- BRIEF:
In the listing below, find every line containing "into" and copy it out.

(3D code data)
—————
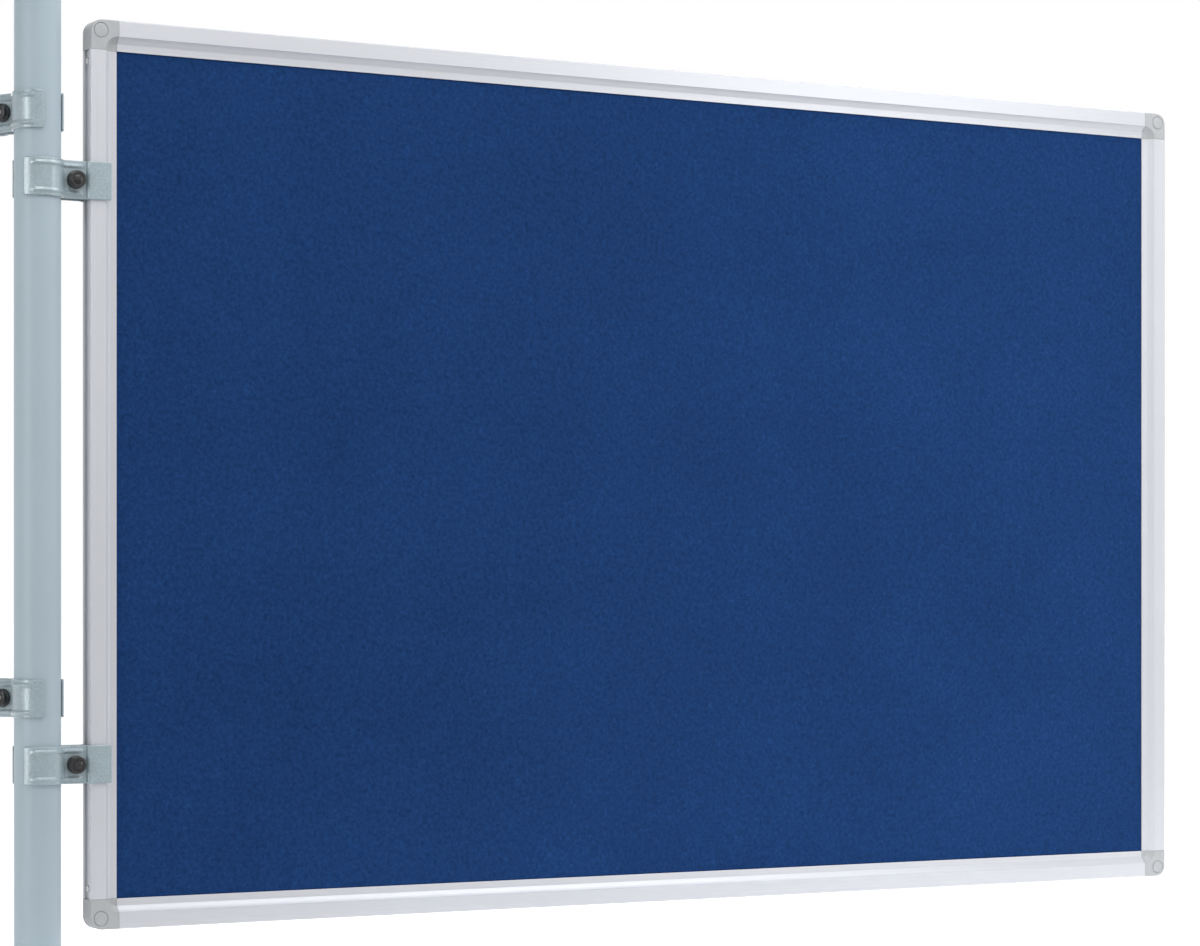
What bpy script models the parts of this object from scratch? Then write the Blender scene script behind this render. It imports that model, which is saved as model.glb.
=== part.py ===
"""Presentation board: a felt pinboard in an aluminium frame, clamped to a round steel post.

Metres, +Z up. The origin is the centre of the post's lower end, the board runs along +X
and its front faces -Y. Two clamps hold the board. Two more wait for a second board.
"""

import math

import bmesh
import bpy
from mathutils import Matrix

# Clearances and cuts, shared by the whole part
SEAT_GAP = 0.0003
OVERRUN = 0.001

# Share of a shallow dome's rise that is reached halfway to its middle
DOME_SHARE = 0.75

# Post
POST_RADIUS = 0.0255
POST_WALL = 0.002
POST_ABOVE_BOARD = 0.035
PLUG_FLANGE = 0.003
PLUG_CHAMFER = 0.0008
PLUG_STEM = 0.022
PLUG_WALL = 0.002
CAP_CROWN = 0.003

# Board
BOARD_WIDTH = 1.5
BOARD_HEIGHT = 1.0
BOARD_THICKNESS = 0.025
BOARD_RISE = 0.07
FELT_THICKNESS = 0.001

# Frame section: an outer band, a slope down to the lip, a channel for the panel behind the lip
FRAME_BAND = 0.0175
FRAME_SLOPE = 0.0075
FRAME_LIP = 0.008
FRAME_STEP = 0.007
FRAME_WALL = 0.0015
FRAME_EDGE_RADIUS = 0.0012
CHANNEL_DEPTH = 0.013
GROOVE_WIDTH = 0.014
GROOVE_DEPTH = 0.0022

# Corner pieces, their caps and their screws
CORNER_RADIUS = 0.014
ARM_LENGTH = 0.04
CAP_RADIUS = 0.00785
CAP_INSET = 0.012
CAP_SEAT_DEPTH = 0.0012
CAP_PROUD = 0.0004
CAP_STEM_RADIUS = 0.0048
CAP_STEM_LENGTH = 0.006
SCREW_INSET = 0.012
SCREW_RADIUS = 0.00175
SCREW_LENGTH = 0.012
SCREW_HEAD_RADIUS = 0.0032
SCREW_HEAD_HEIGHT = 0.0016
SCREW_HEAD_EDGE = 0.0008
SCREW_SOCKET_RADIUS = 0.0013
SCREW_SOCKET_DEPTH = 0.0008

# Clamp jaws, pressed from steel strip
STRIP_THICKNESS = 0.0025
LEAVE_ANGLE = math.radians(32)
STRAP_PAST_CENTRE = math.radians(55)
NECK_BEND_RADIUS = 0.004
NECK_DROP = 0.005
JOG_BEND_RADIUS = 0.00225
JOG_ANGLE = math.radians(75)
JOG_LEAD = 0.0009
WING_GRIP = 0.0235
JAW_ROUNDING = 0.003
BEAD_HALF_WIDTH = 0.0025
BEAD_HEIGHT = 0.0013
BEAD_TO_KNOB = 0.0023
BEAD_TO_EDGE = 0.006
BEAD_RAMP = 0.004

# Clamp screws: a steel stud in a plastic knob, and a nut behind the back jaw
KNOB_RADIUS = 0.0102
KNOB_MARGIN = 0.0012
KNOB_SKIRT = 0.003
KNOB_STEP = 0.0006
KNOB_BODY = 0.0065
KNOB_EDGE = 0.0014
KNOB_RING_RADIUS = 0.0056
KNOB_RING_WIDTH = 0.0011
KNOB_RING_DEPTH = 0.0006
KNOB_CROWN = 0.0008
STUD_RADIUS = 0.004
STUD_CHAMFER = 0.0008
STUD_PAST_NUT = 0.0035
COLLAR_RADIUS = 0.006
COLLAR_HEIGHT = 0.004
NUT_SIDES = 6
NUT_ACROSS_FLATS = 0.013
NUT_HEIGHT = 0.0065

# Clamp places on the post
RIGHT_CLAMP_DROP = 0.178
CLAMP_SPACING = 0.64
LEFT_CLAMP_RISE = 0.073
LEFT_CLAMP_ANGLE = math.radians(119)

# Facet counts, and the angles at which an edge counts as soft or as square
SMOOTH_ANGLE = math.radians(35)
SQUARE_ANGLE = math.radians(60)
POST_SEGMENTS = 40
PLUG_SEGMENTS = 32
KNOB_SEGMENTS = 18
STUD_SEGMENTS = 14
CAP_SEGMENTS = 20
SCREW_SEGMENTS = 10
EDGE_SEGMENTS = 2
CORNER_SEGMENTS = 8
RECESS_SEGMENTS = 32
STRAP_STEPS = 11
BEND_STEPS = 3
JOG_STEPS = 3

# Sizes worked out from the ones above
BOARD_HALF = BOARD_THICKNESS / 2
BOARD_TOP = BOARD_RISE + BOARD_HEIGHT
POST_LENGTH = BOARD_TOP + POST_ABOVE_BOARD
FRAME_FACE = FRAME_BAND + FRAME_SLOPE + FRAME_LIP
LIP_LEVEL = BOARD_HALF - FRAME_STEP
CHANNEL_HALF = LIP_LEVEL - FRAME_WALL
CHANNEL_FLOOR = FRAME_FACE - CHANNEL_DEPTH
HOLLOW_START = GROOVE_DEPTH + FRAME_WALL
HOLLOW_END = CHANNEL_FLOOR - FRAME_WALL
POST_BORE = POST_RADIUS - POST_WALL
STRAP_LEVEL = POST_RADIUS + SEAT_GAP + STRIP_THICKNESS / 2
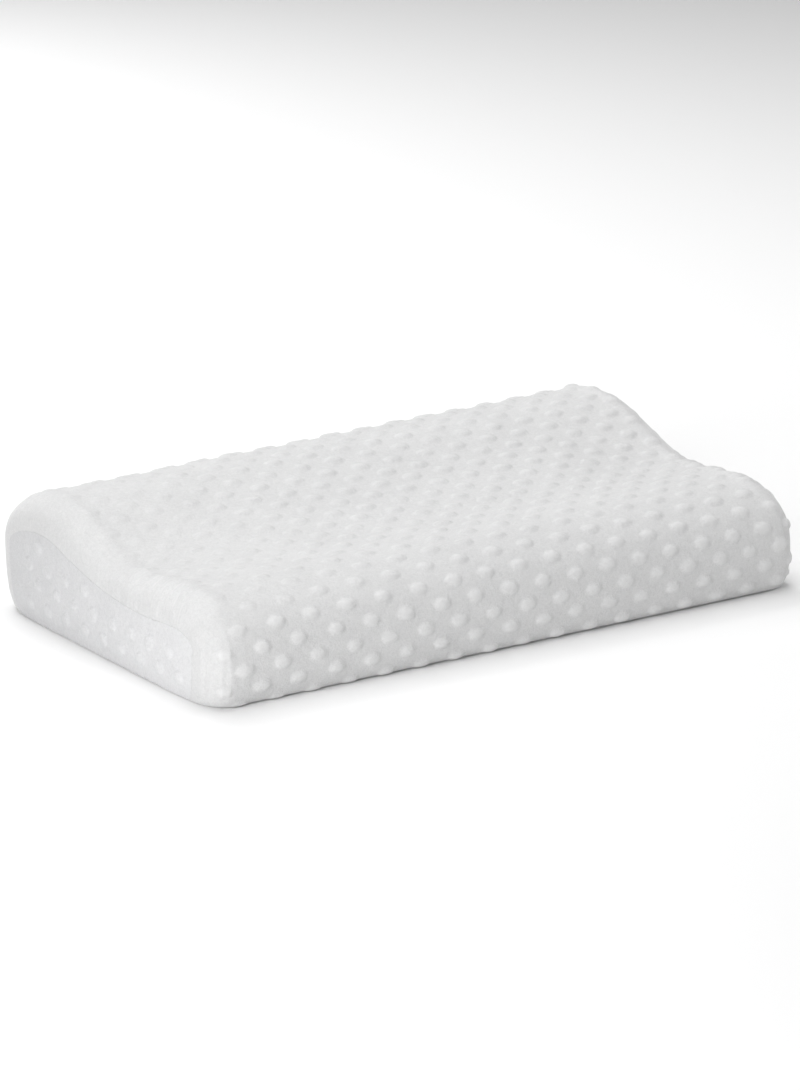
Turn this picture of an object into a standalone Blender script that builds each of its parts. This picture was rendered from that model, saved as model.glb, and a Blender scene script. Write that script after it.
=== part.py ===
"""A contour pillow: memory foam with a low front lobe and a high back lobe, in a cover of raised-dot velour.

Metres, +Z up. The origin is under the middle of the pillow, on the surface that it lies on. X runs along
its length, -Y is the low front lobe and +Y the high back lobe. The cover is one long panel that wraps the
foam from front to back, and a panel sewn into each end.
"""
import math
import random

import bmesh
import bpy
import numpy as np
from mathutils import Vector
from mathutils.geometry import delaunay_2d_cdt

# The foam's profile, front to back: how far out and how high it reaches, and where its two feet stand
FRONT_REACH = -0.1503
FRONT_NOSE_Z = 0.0341
FRONT_FOOT = -0.1378
FRONT_CREST = (-0.0966, 0.07405)
VALLEY = (-0.0203, 0.0674)
BACK_CREST = (0.0831, 0.09315)
BACK_REACH = 0.1503
BACK_NOSE_Z = 0.0503
BACK_FOOT = 0.1364
ROUNDNESS = 2.2

# Between the ends the valley stands fuller, because no seam draws the cloth down there
VALLEY_FILL = 0.0065
FILL_AT = -0.007
FILL_REACH = 0.066
FILL_FADE = (0.110, 0.224)

# The ends: where the top begins to round over, where the seam lies, and the tuck at the foot
HALF_RUN = 0.2245
SEAM_X = 0.247
TOP_ROUND = 0.024
FRONT_CORNER_ROUND = 0.030
BACK_CORNER_ROUND = 0.020
VALLEY_SEAM_RISE = 0.006
END_FULLNESS = 0.8
FOOT_SET_IN = 0.003
FOOT_HEIGHT = 0.020

# The end panels' cloth
PANEL_THICKNESS = 0.0025
PANEL_CROWN = 0.0007
PANEL_LIFT = 0.0006
GAP = 0.0003

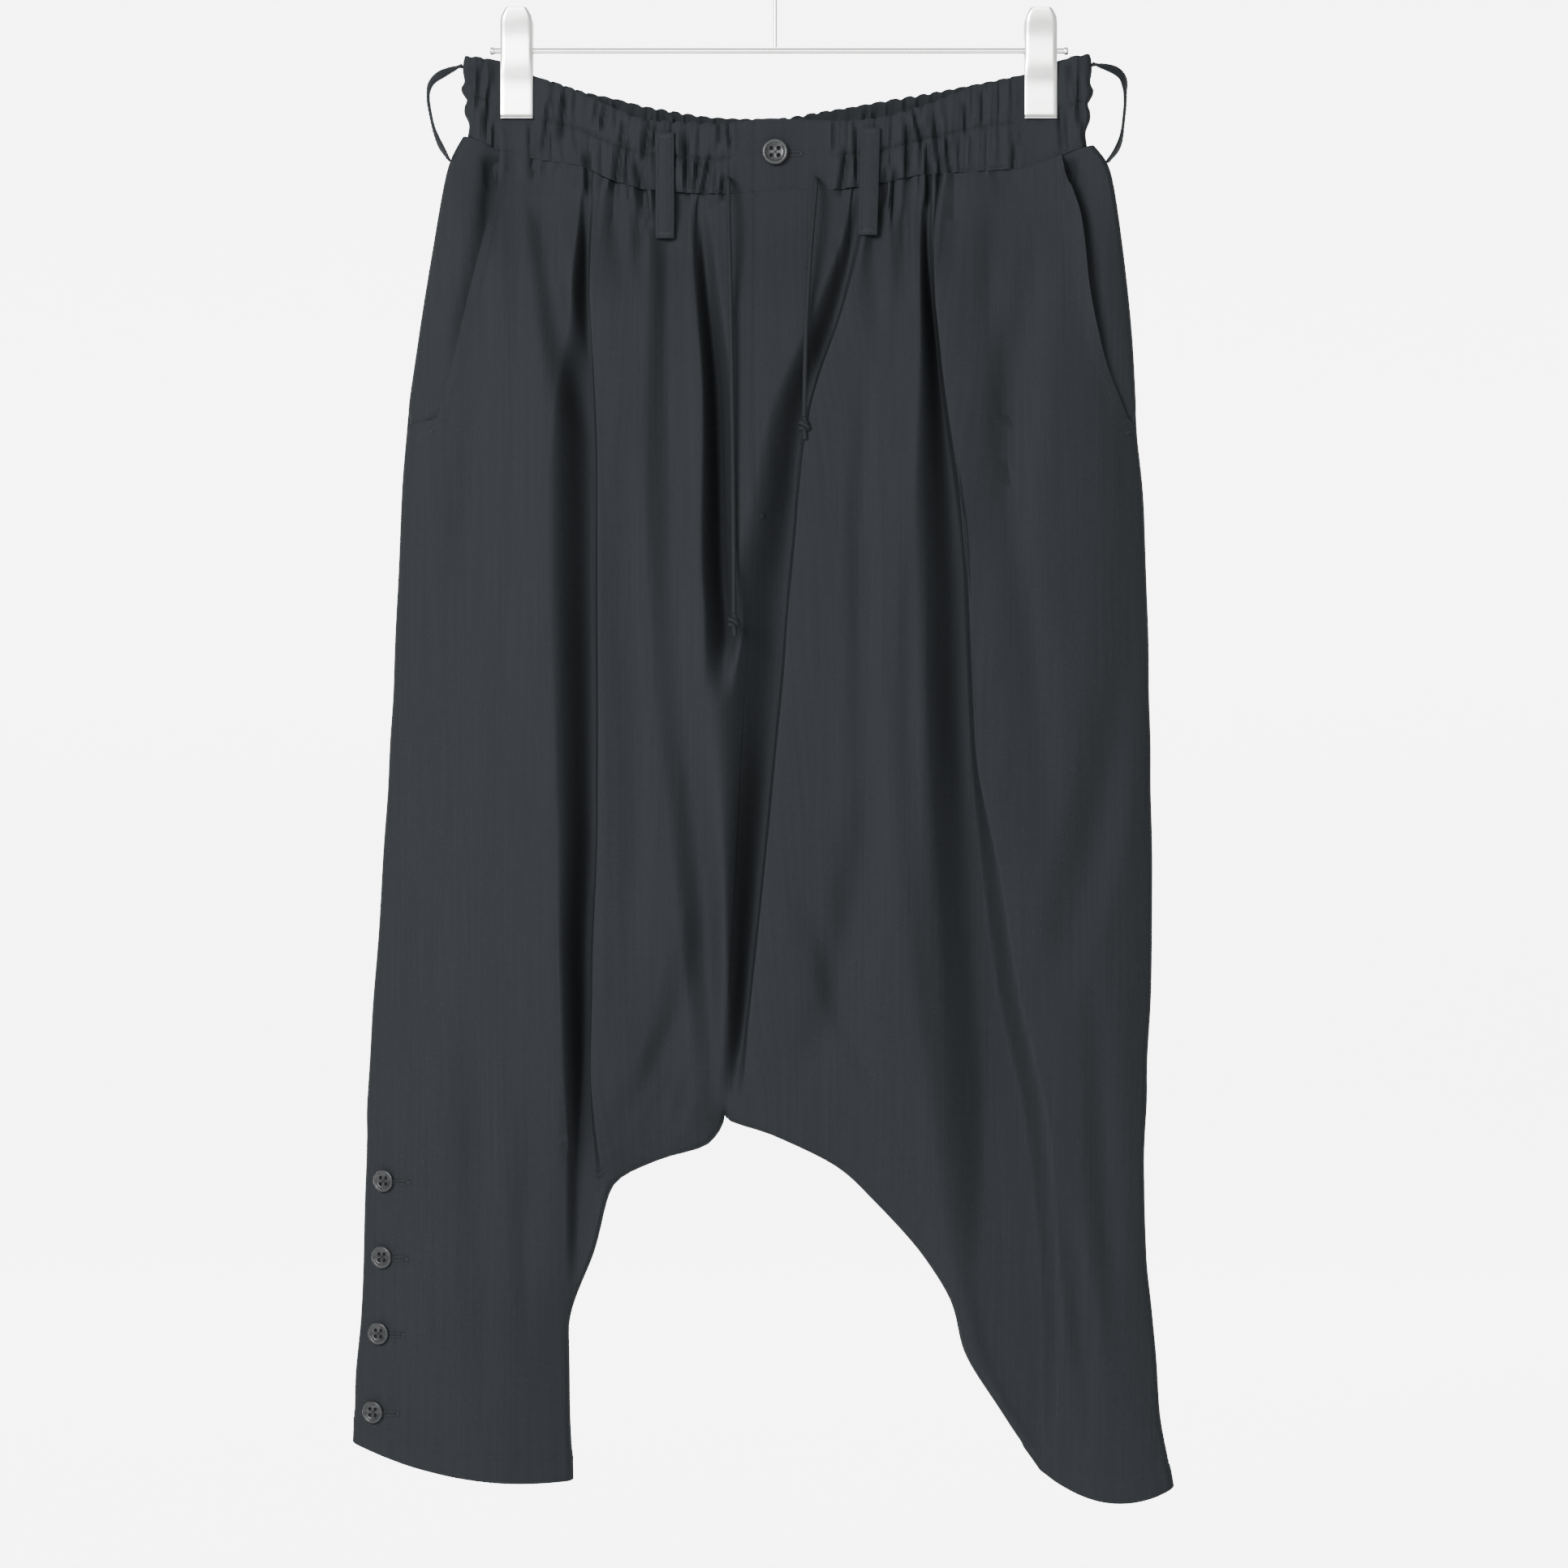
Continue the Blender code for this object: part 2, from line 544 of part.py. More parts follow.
    def mouth(self, v, wall="front"):
        """The value of u where section v crosses the pocket's mouth."""
        drops = [m.drop for m in POCKET_MOUTHS[self.side]]
        places = [m.x for m in POCKET_MOUTHS[self.side]]
        low, high = 0.5, 1.0
        for _ in range(40):
            middle = (low + high) / 2
            x, drop = self.flat(np.float64(middle), np.float64(v), wall)
            beyond = self.sign * (x - through(drops, places, drop)) > 0
            low, high = (low, middle) if beyond else (middle, high)
        return (low + high) / 2


def fold_value(fold, column, drop):
    """A value from the fold's stations at a drop."""
    drops = [s.drop for s in fold.stations]
    return through(drops, [getattr(s, column) for s in fold.stations], drop)


def fold_depth(fold, drop):
    """How deep the fold is at a drop: nothing beyond an end where it has run out."""
    first, last = fold.stations[0], fold.stations[-1]
    inside = (drop > first.drop) & (drop < last.drop)
    inside = inside | ((drop <= first.drop) & (first.depth > 0))
    return np.where(inside, fold_value(fold, "depth", drop), 0.0)


def fold_shift(folds, x, drop):
    """How far the folds push the cloth sideways and sink it towards the middle plane."""
    pushed, sunk = np.zeros_like(x), np.zeros_like(x)
    for fold in folds.values():
        depth = fold_depth(fold, drop)
        off = x - fold_value(fold, "x", drop)
        left, right = fold_value(fold, "left", drop), fold_value(fold, "right", drop)
        place = np.clip(np.abs(np.where(off < 0, off / left, off / right)), 0, 1)
        flatter = TROUGH_FLOOR if fold.lean else 0.0
        sunk += depth * (1 - smooth_step((place - flatter) / (1 - flatter)))
        if not fold.lean:
            continue
        steep = right if fold.lean > 0 else -left
        crest = off - steep - math.copysign(5, fold.lean)
        share = np.clip(depth / 20, 0, 1)
        pushed -= fold.lean * share * np.exp(-((crest / 9) ** 2))
        sunk -= fold.roll * share * np.exp(-((crest / 13) ** 2))
    return pushed, sunk


HALVES = {side: Half(side) for side in SECTIONS}


def cloth_layers(half, wall, u, v, raised=0.0):
    """Outer and inner points, in metres, of cloth at a grid of u and v."""
    du, dv = 1e-4, 2e-3
    u_low, u_high = np.clip(u - du, 0, 1), np.clip(u + du, 0, 1)
    v_low, v_high = np.clip(v - dv, 0, half.last), np.clip(v + dv, 0, half.last)
    outer = half.surface(u, v, wall)
    across = half.surface(u_high, v, wall) - half.surface(u_low, v, wall)
    down = half.surface(u, v_high, wall) - half.surface(u, v_low, wall)
    normal = np.cross(across, down) * -half.sign * WALL_SIGN[wall]
    normal[..., 0] = np.where((u <= 0) & (v <= CROTCH), 0.0, normal[..., 0])
    normal = unit(normal)
    raised = np.asarray(raised, float)[..., None]
    outer = outer + normal * raised
    inner = outer - normal * CLOTH
    return in_metres(*np.moveaxis(outer, -1, 0)), in_metres(*np.moveaxis(inner, -1, 0))


def section_rows(half):
    """Where the mesh's rows lie, as values of v."""
    rows = []
    for index, section in enumerate(SECTIONS[half.side]):
        rows += [index + k / section.rows for k in range(section.rows)]
    rows.append(float(half.last))
    return rows


# ---------------------------------------------------------------- the trousers' pieces


def add_panels(finish):
    """The two fronts, whose outer edges follow the pocket mouths, and the two backs."""
    for wall, side in PANEL_PLEATS:
        half = HALVES[side]
        rows = section_rows(half)
        if wall == "front":
            rows.insert(rows.index(POCKET_FOOT), POCKET_FOOT - 0.03)
        grid_u = []
        for v in rows:
            to_mouth = wall == "front" and v < POCKET_FOOT
            grid_u.append(half.spread(v, wall, half.mouth(v) if to_mouth else 1.0))
        grid_u = np.array(grid_u)
        grid_v = np.repeat(np.array(rows)[:, None], grid_u.shape[1], axis=1)
        outer, inner = cloth_layers(half, wall, grid_u, grid_v)
        add_wall(f"{wall}_{side}", outer, inner, finish)


def add_pocket_facings(finish):
    """The piece behind each pocket mouth, which carries on to the side seam."""
    across = 7
    for side, half in HALVES.items():
        rows = [v for v in section_rows(half) if v < POCKET_FOOT] + [POCKET_FOOT - 0.045]
        grid_u, step = [], []
        for v in rows:
            edge = half.mouth(v)
            start, end = half.flat(np.array([0.0, 1.0]), np.array([v, v]), "front")[0]
            tucked = edge - FACING_UNDERLAP / abs(end - start)
            spaced = np.linspace(0, 1, across + 1)
            u = tucked + (1 - tucked) * np.sin(spaced * math.pi / 2) ** 1.2
            grid_u.append(u)
            step.append(FACING_STEP * (1 - smooth_step((u - edge) / (1 - edge))))
        grid_u = np.array(grid_u)
        grid_v = np.repeat(np.array(rows)[:, None], across + 1, axis=1)
        outer, inner = cloth_layers(half, "front", grid_u, grid_v, -np.array(step))
        add_wall(f"pocket_facing_{side}", outer, inner, finish)


def band_outline(x, wall, depth_extra=0.0):
    """The band's outer face over x, before its channels and gathers."""
    end_gap = np.minimum(x - BAND_ENDS[0], BAND_ENDS[1] - x)
    depth = waist(x, "depth") * quarter_round(end_gap, BAND_ROUND)
    return WALL_SIGN[wall] * (SEAM_GAP / 2 + depth + depth_extra)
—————
- EXERCISE RESPONSE:
Turn this picture of an object into a standalone Blender script that builds each of its parts. This picture was rendered from that model, saved as model.glb, and a Blender scene script. Write that script after it.
foam from front to back, and a panel sewn into each end.